3 He included even Major Calliaud, but without the consent, and after the departure from India, of that officer.
The events which followed must be stated very briefly. Vansittart obtained from Mír Jafar his resignation. The one condition stipulated by the old man was that thenceforth he should reside, under the protection of the English, at Calcutta, or in its immediate vicinity. For that city he started the following morning (September 19). Mír Kásim proceeded to Patná to complete the arrangements which had followed the repulse of the invasion of Bihár by the troops of Sháh Alím, and was there formally installed by Sháh Alím himself as Súbahdár of Bengal, Bihár, and Orissa.
Mír Kásim possessed all the capacities of a ruler. He knew thoroughly the evils under which the three provinces were groaning, and he proceeded with all the energy of a nature which never tired to reform them. He moved his capital to Mungír, a town with a fortress, on the right bank of the Ganges, commanding Northern and Eastern Bihár, and nearly midway between Calcutta and Benares. He then proceeded to reform his infantry on the English system, enlisting in his service two well-known soldiers of mixed or Armenian descent, Samru and Markar, to command brigades of their own, and to aid in the training of the other soldiers. So far he achieved success. But when he proceeded to alleviate the misery of his people, he found that the fatal gift of the salt monopoly enabled the English to thwart all his efforts.

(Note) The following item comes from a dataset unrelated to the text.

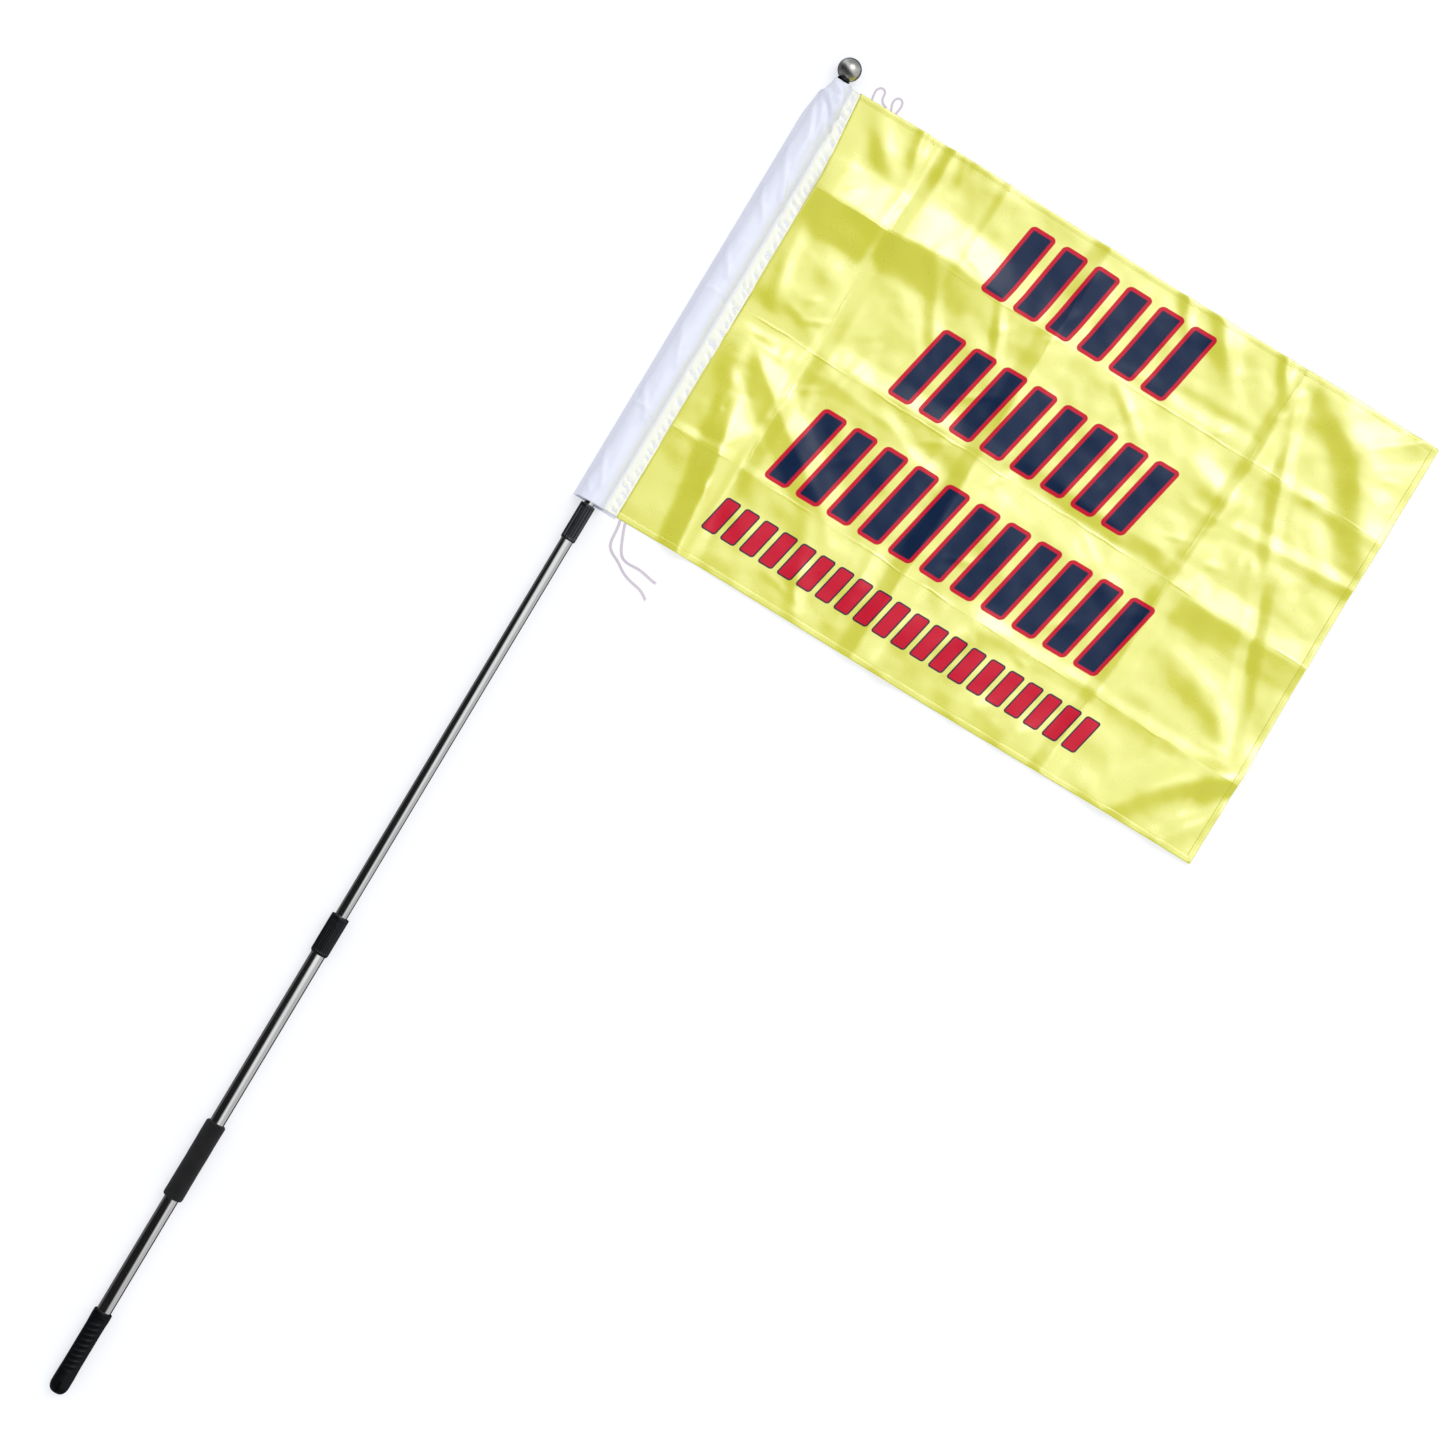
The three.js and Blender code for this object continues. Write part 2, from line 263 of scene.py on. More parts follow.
class Nodes:
    """A short way to write a node tree."""

    def __init__(self, owner):
        owner.use_nodes = True
        self.tree = owner.node_tree
        self.tree.nodes.clear()

    def node(self, kind, inputs=None, **settings):
        made = self.tree.nodes.new("ShaderNode" + kind)
        for key, value in settings.items():
            setattr(made, key, value)
        for key, value in (inputs or {}).items():
            if isinstance(value, bpy.types.NodeSocket):
                self.tree.links.new(value, made.inputs[key])
            else:
                made.inputs[key].default_value = value
        return made

    def math(self, operation, a, b=0.0, clamp=False):
        return self.node("Math", {0: a, 1: b}, operation=operation, use_clamp=clamp).outputs[0]

    def plus(self, a, b):
        return self.math("ADD", a, b)

    def minus(self, a, b):
        return self.math("SUBTRACT", a, b)

    def times(self, a, b):
        return self.math("MULTIPLY", a, b)

    def over(self, operation, values):
        """One operation over all the values, such as their maximum."""
        return reduce(lambda a, b: self.math(operation, a, b), values)

    def ramp(self, value, low, high, to_low=0.0, to_high=1.0, kind="LINEAR"):
        """From to_low to to_high as value goes from low to high, and level outside that."""
        inputs = dict(enumerate((value, low, high, to_low, to_high)))
        return self.node("MapRange", inputs, interpolation_type=kind).outputs[0]

    def step(self, *limits):
        """A ramp that starts and ends smoothly."""
        return self.ramp(*limits, kind="SMOOTHSTEP")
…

For not only did the English use the authority they possessed to the great impoverishment of the soil, but they gave to their friends and dependents licences exempting from the payment of duty in such profusion, that the people of Bengal and Bihár suffered to an extent such as, in the present day, can with difficulty be credited. Never, on the one side, was there so insatiable a determination to become rich, no matter what misery might be thereby caused to others; never, on the other, a more honest endeavour, by sacrifices of any kind, to escape the ruin caused by such cruel exactions.